For the purpose of exploring the knowledge/power analytics, what I’ve found striking in Kessler’s formulation is the sharp dichotomy he draws between two things. On the one hand,  he considers as “theoretically sublime” and “grandest, most capacious and expansive” the conceptualization of culture in the Weberian and other traditions in sociology and anthropology;  on the other hand, he deeply regrets the distortion or cynical appropriation in the management science or organizational studies. He bewails management scholars’ reversal of Weber’s intended severe critique of instrumental rationality (via a humanistic and historicized conception of culture) and make it serve, heaven forbid!, the bedrock of management science, where the bastardized notion of  culture (now called corporate culture) forms an essential part of the whole range of techniques of corporate control and value-modification in the service of profit and other market forces. In his mind, classical social theory conceives of culture in fairly neutral terms, as “an orientation, an ethos, a way of being human in world, that informs all (emphasis original) that we do and exerts its effects across the whole of our lives, all its domains, rather than being functionally specific and instrumentally harnessed to any single compartment…” The main source of Kessler’s misgivings appears to be the management scholars’ borrowing of the ‘sublime’ notion of culture that inadvertently edifies and dignifies corporate culture and hide or mystify its otherwise naked instrumentalist intent.
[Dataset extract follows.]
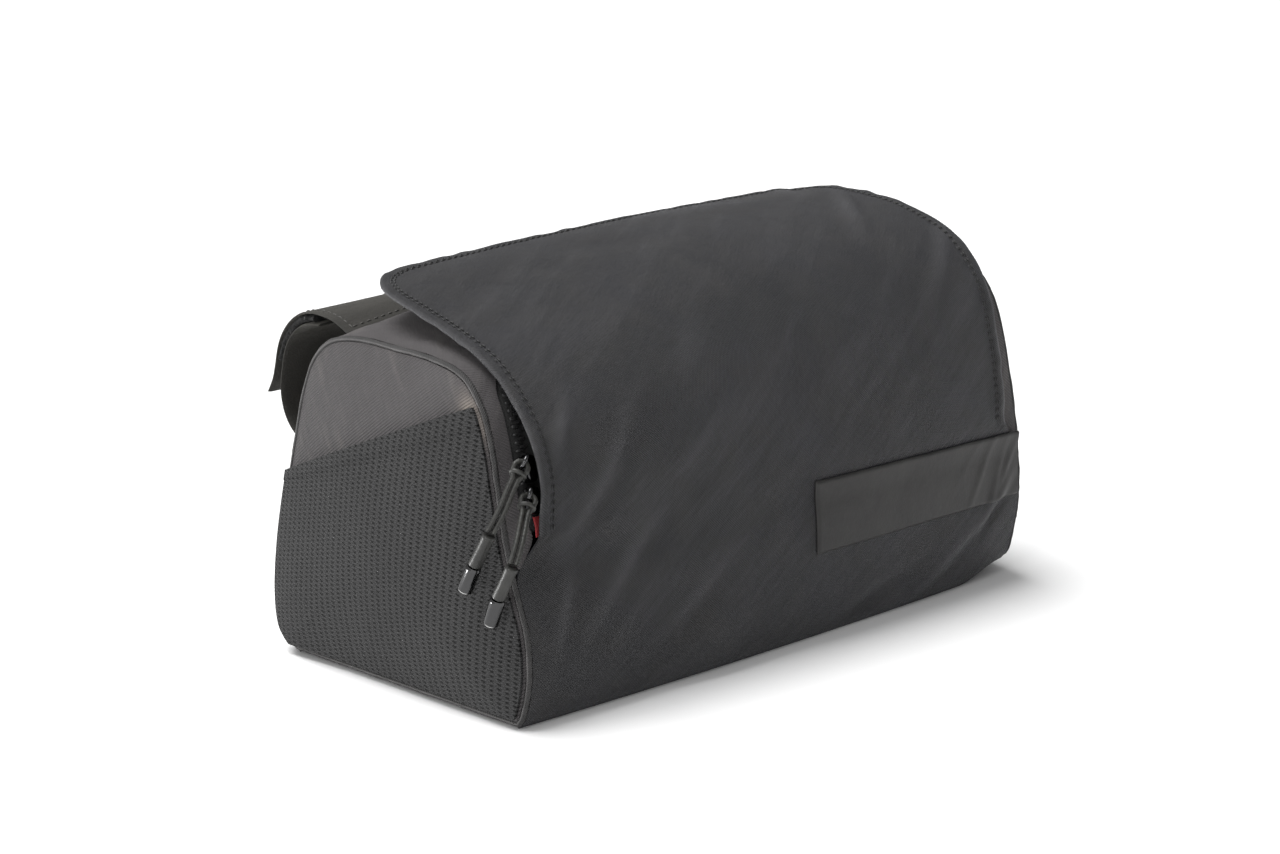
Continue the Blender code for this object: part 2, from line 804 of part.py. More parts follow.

Against the backdrop of the fairly long tradition of a highly politicized conception of culture in various fields such as critical theory, sociology of knowledge, critical pedagogy, postcolonial theory and cultural studies (see for example Ien Ang’s chapter in this book), one may be easily struck by Kessler’s rather sanguine idea of what culture is. From the standpoint of these fields, culture can be anything but neutral; it cannot be plain descriptive. Examples are legion that show culture in this supposedly neutral term being used to justify gross inequality and ethnic or religious conflict or vindicate or dignify gruesome acts (e.g. widow-burning, child marriage, arranged marriage).This makes one wonder which is more menacing: the notion of corporate culture that almost everyone knows to be an agent of control, or the idea of culture that naturalizes a range of human behavior which may be considered unacceptable?  In fairness to Kessler, the conception of culture he highlighted is understandably strategic. In the context of his essay, he tries to demonstrate the vulgarization in the service of the market forces of the otherwise well-conceived and well-intent concepts in the social science as a parallel to what is happening in the discourse on globalization.

What I have found instructive in Kessler’s stance is two-fold:  first, it represents the fairly generic attitude among scholars in the more theoretically-informed disciplines. What seems to operate here is the  great theory-application divide, whereby scholars who work on the more theory-heavy stuff tend to look down on those who deal with the ‘applied’ aspects. Those in theoretical linguistics, for instance, assume intellectual high ground over those in applied linguistics; and those in the applied linguistics tend to reproduce the same hierarchical attitude towards, say, ESL teachers. Those who ‘do’  history patronize those who teach history; those in pure mathematics condescend those in applied mathematics like Statistics. The classic ‘those-who-think-over-those-who-do’ operates here, as the fate of technology and engineering (vis-à-vis basic sciences), applied anthropology, applied sociology, applied history (public history) and others indicate. I should note that there has been a long tradition of anti-intellectualism that seeks to undercut this hierarchy, and in the expanding number of quarters the order has been successfully reversed, but in society and global scale in general, this remains not the case.

Second, and this is more salient, this attitude sets scholars to easily dismiss the so-called ‘misuse’, ‘abuse,’ ‘distortion’ or ‘vulgarization’ of knowledge as aberration, which any scholar worthy of this name ought to have avoided by using the ‘right’ theory, methods, interpretation and data. What this attitude obscures or occludes is the possibility that rather than an abnormality or aberration, what management scholars have done may in the fact be the norm. That is, what they did merely make explicit what people, scholars or not, regardless of the level of intellectual attainment, subtly or unmindfully do on a daily basis: interpret or utilize knowledge based on, in final analysis, their unconscious need or use for it, if not expressly driven by self-interest or altruism. I should note that this claim does not preclude objectivity, as pursuit of objectivity, as I will try to explain in a separate post, is hardly a disinterested position in itself.

I understand why Kessler, and many others, will easily dismiss the notion, say, of corporate culture as an unfortunate misuse or vulgarization of the ‘hollowed’ concept of culture. It seems more productive, however, to pay greater attention to the analytic pathways such ‘misuse’ opens up. By taking corporate culture not as a misuse qua misuse, but as just one among other possible ways of utilizing the concept, the focus of attention shifts away from whether knowledge claim is true or false, acceptable or not. Important as they are, such questions unduly confine the otherwise more wide-ranging issues to the realm of academic technicality and conceal in the process various things, including the hidden and self-serving interests of the scholarly class. Admittedly, this is a contentious point which I will discuss more about in a future blogpost.

In my mind, the questions of how knowledge is actually used, by whom, in what context, why, and with what actual and potential effects, are of greater importance. Focusing on these questions does not mean that veracity or truth is not significant; it only means that accuracy is hardly the only or most important thing about knowledge. What this shift in focus seeks to achieve is to help common people understand the nature of competing truths that often underlie knowledge claims. By paying more attention to these questions, we foreground the inherently double-edge nature of knowledge and thus put critical scholarship in a better position to protect and promote public interests.